Tuesday, May 19, 2009

Why XProc Rocks

These are exciting times to be a technologist in the news publishing business. The industry is going through fundamental changes driven by the current economic downturn. Innovation has become an imperative. Examples of recent innovations include news content APIs (newspaper as a Platform), specialized desktop news readers, the ability to publish to an increasing number of mobile devices (Kindle, iPhone, etc.), and migrating news content to the Semantic Web and Linked Open Data (LOD) cloud.

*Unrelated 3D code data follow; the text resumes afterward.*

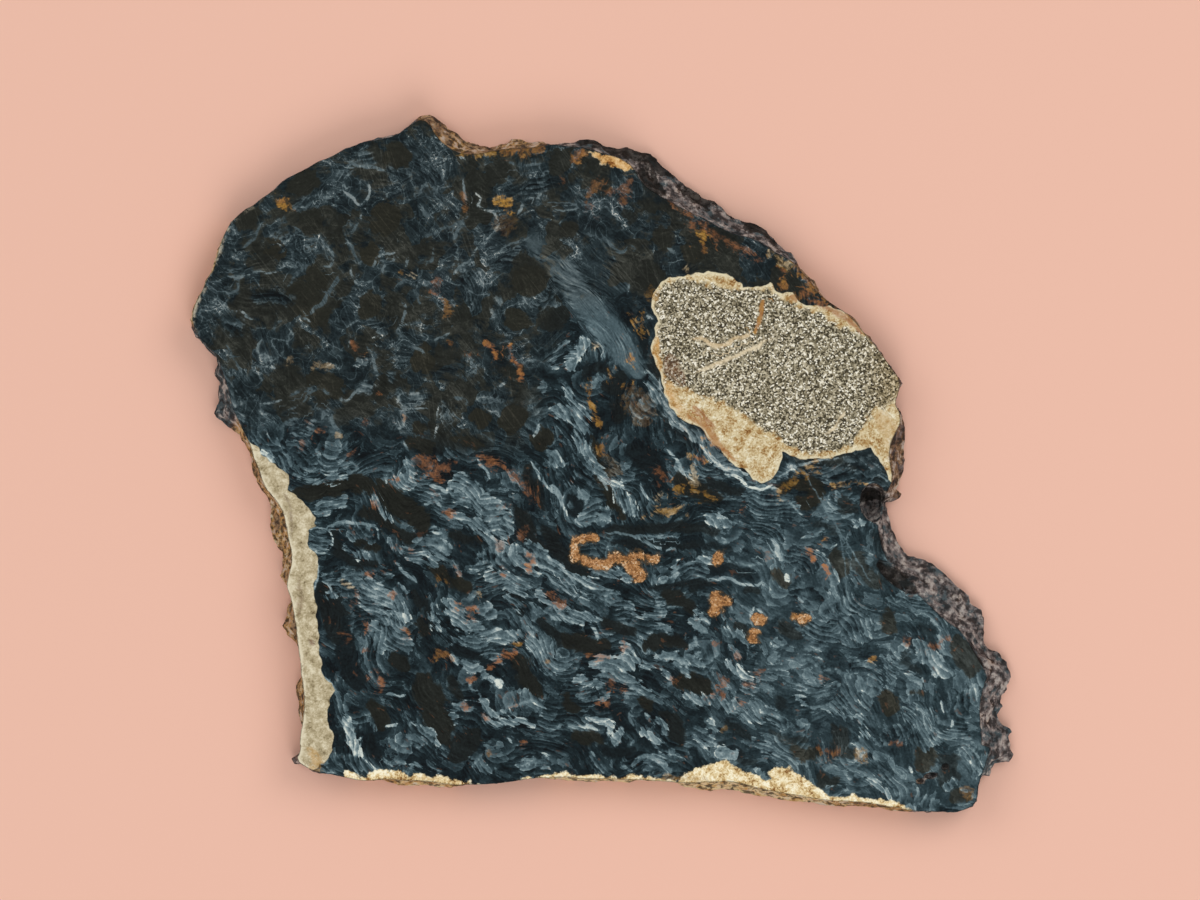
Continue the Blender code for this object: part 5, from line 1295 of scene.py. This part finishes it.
def slab_mesh(node):
    """Points in millimetres and faces of one closed slab: worn walls, a fine face, a plainer underside."""
    shell, top = slab_shell(node)
    wear_walls(shell, top)
    shell.verts.ensure_lookup_table()
    shell.verts.index_update()
    points = [tuple(vertex.co) for vertex in shell.verts]
    faces = [tuple(vertex.index for vertex in face.verts) for face in shell.faces]
    wall = [RIM_MARK if vertex.is_boundary else WALL_MARK for vertex in shell.verts]
    for height, spacing, upward in ((top, FACE_SPACING, True), (0.0, UNDERSIDE_SPACING, False)):
        spots, triangles, sources, rim_indices = fill_face(shell, height, spacing)
        index_of = {}
        for spot_index, origins in enumerate(sources):
            known = [rim_indices[origin] for origin in origins if origin in rim_indices]
            if known:
                index_of[spot_index] = known[0]
        for triangle in triangles:
            corners = []
            for spot_index in triangle:
                if spot_index not in index_of:
                    index_of[spot_index] = len(points)
                    spot = spots[spot_index]
                    points.append((spot.x, spot.y, height))
                    wall.append(FACE_MARK)
                corners.append(index_of[spot_index])
            faces.append(tuple(corners) if upward else tuple(reversed(corners)))
    shell.free()
    return np.array(points), faces, np.array(wall), top


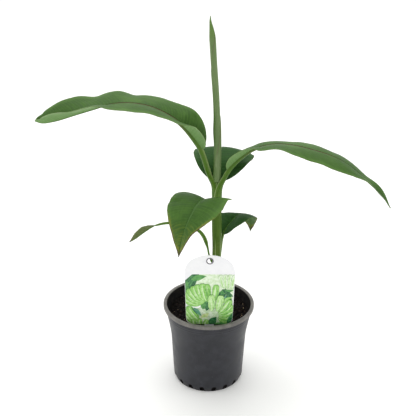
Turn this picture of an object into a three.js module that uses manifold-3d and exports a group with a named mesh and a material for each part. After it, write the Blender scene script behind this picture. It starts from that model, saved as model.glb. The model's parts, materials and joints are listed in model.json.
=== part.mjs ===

The result is that news publishing workflows are getting more complex. The following is an example of what can be expected from such a workflow:

  1. Retrieve content from a native XML database such as Exist using XQuery and from a MySQL database and combine the result as an XML document.
  2. Expand XIncludes and other content references in the XML.
  3. Apply various processing to the XML depending on the content type.
  4. Make a REST call to data.gov and recovery.gov to retrieve some government published data in XML for a graphical mashup visualization of the data.
  5. Transform the XML into XHTML+RDFa for consumption by Yahoo's SearchMonkey and the recently unveiled Google Rich Snippets.
  6. Transform the XML into RDF/XML and validate the result using the Jena command line ARP RDF parser. The RDF/XML output will provide an RDF dump for RDF crawlers and will be searched via a SPARQL endpoint.
  7. Transform the XML into an Amazon Kindle-friendly format such as Text.
  8. Publish the content as a PDF document with a print layout (e.g. header, footer, multi-column, pagination, etc.).
  9. Transform the XML into a NewsML document and validate the result against the NewsML XML Schema and an ISO Schematron schema.
  10. Generate an Atom feed containing NewsML elements and validate the result using NVDL (Namespace-based Validation Dispatching Language). NVDL is required here because the Atom feed will contain nodes that will be validated against the Atom RelaxNG schema as well as nodes that will be validated against the NewsML XML schema.

As you can see, this publishing workflow is XML document-centric. If you are a Java developer, your first instinct might be to automate all those processing steps with an Ant build file. There is now a better alternative and it is called XProc (an XML Pipeline Language) currently a W3C candidate recommendation. Here are some reasons why XProc is a superior alternative when dealing with an XML document-centric publishing workflow:

  • With XProc, XML documents are first-class citizens. Java objects are first-class citizens in Ant. In fact, using Ant to automate a complex XML document-centric publishing workflow can quickly lead to spaghetti code.
  • XProc allows you to add, delete, rename, replace, filter, split, wrap, unwrap, compare, insert, and conditionally process nodes in XML documents by addressing these nodes using XPath.
  • XProc comes with built-in steps for XML processing such as p:xquery, p:xinclude, p:xslt, p:validate-with-xml-schema, p:validate-with-relax-ng, p:validate-with-schematron, p:xsl-formatter, and p:http-request for making REST calls.
  • XProc is declarative, and programming language and platform neutral. For example, work is underway for an XQuery implementation for the Exist database. Note that step 1. above can be implemented with the SQL extension function provided by Exist for retrieving data from relational databases using JDBC.
  • XProc is extensible, so you can add custom steps. For example the XML Calabash XProc implementation provides extension steps such as cx:nvdl and cx:unzip.
  • XProc provides exception handlers which are essential for any complex workflow.
  • XProc pipelines are amenable to streaming.
  • XProc can simplify the design, documentation, and maintenance of very complex publishing workflows. Since XProc is in XML format, one can envision a visual designer for building XProc pipelines or a tool (such as Graphviz) to visualize XProc documents in the form of processing diagrams.

There are other pipeline technologies that can be useful as well, particularly if you're building mashup applications. Yahoo Pipes is a good choice for combining feeds from various sources, manipulating them as needed, and outputting RSS, JSON, KML, and other formats. And if you are into Semantic Web meshups, DERI Pipes provides support for RDF, OWL, and SPARQL queries. DERI Pipes works as a command line tool and can be hooked into an XProc pipeline with the XProc built-in p:exec step.